The next two clips show him defending against Minnesota’s forwards/wings. First, Aaron aggressively closes out against Payton Willis.  Last year, Payton’s offensive output consisted of 71 percent of his attempts coming from beyond the three point line. His aggressive closeout allows Willis to get some separation against him; however, Aaron stands out for his ability to quickly recover and put himself back in position to contest the shot after the opponent is able to gain separation or create space. Immediately after Willis begins his drive, Aaron is able to recover from moving toward the half court line into sliding alongside Willis. When Willis stops on a dime and goes up with a midrange jumper, Aaron goes right up with him to contest the shot.

The next clip shows Aaron defending 6’7″, 220 lbs Michael Hurt, a good example of his strength and versatility. He is able to continue sliding and stays with Hurt’s drive despite catching some contact from Daniel Oturu’s screen. When Hurt goes up trying to use his body to finish through Aaron, he goes straight up and down despite physically colliding with and getting a stiff arm from Hurt.

The final clip is one of just three baskets that Carr managed to score in this game. It is reminiscent of one of the plays Aaron made against Baker. He takes away Carr’s ability to either get in the paint or otherwise force any help rotation and forces the Minnesota guard into a difficult fading long two. Carr makes the shot and creates some space with his dribble but, overall, it is still inarguably a good defensive possession.

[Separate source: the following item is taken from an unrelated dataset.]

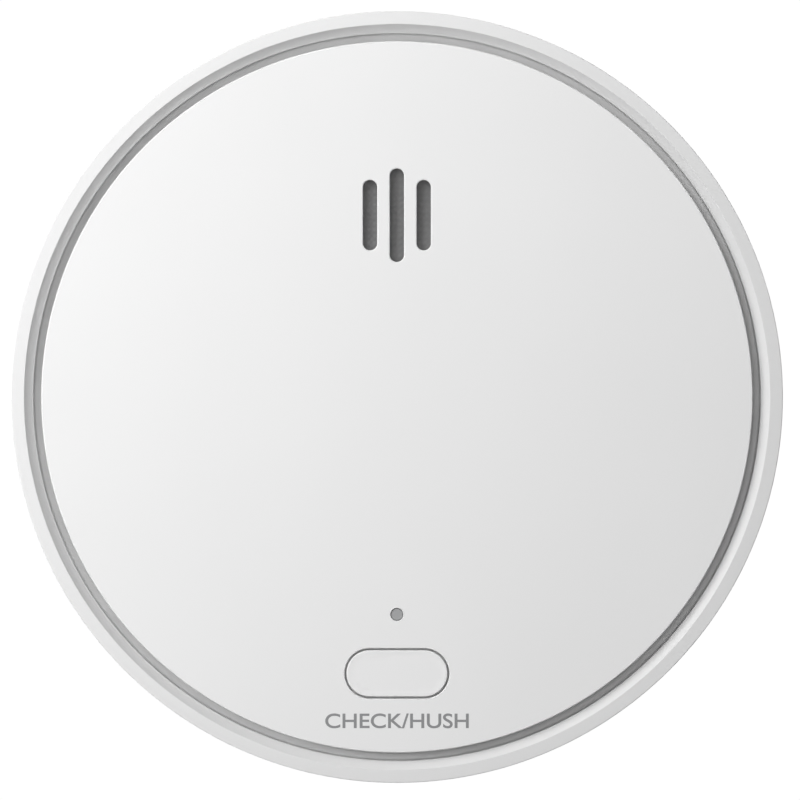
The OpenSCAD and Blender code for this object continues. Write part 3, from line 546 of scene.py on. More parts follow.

With the traditional frame for an NBA wing and the passing ability of a large guard, Aaron is able to provide value by filling multiple roles depending on the lineup he plays with while his defensive versatility make that two-way fit even easier with all manner of teammates. A key emphasis going forward is tightening his handle. Also, improving his shot mechanics will only make this glue ability for lineups more valuable as he improves throughout his career.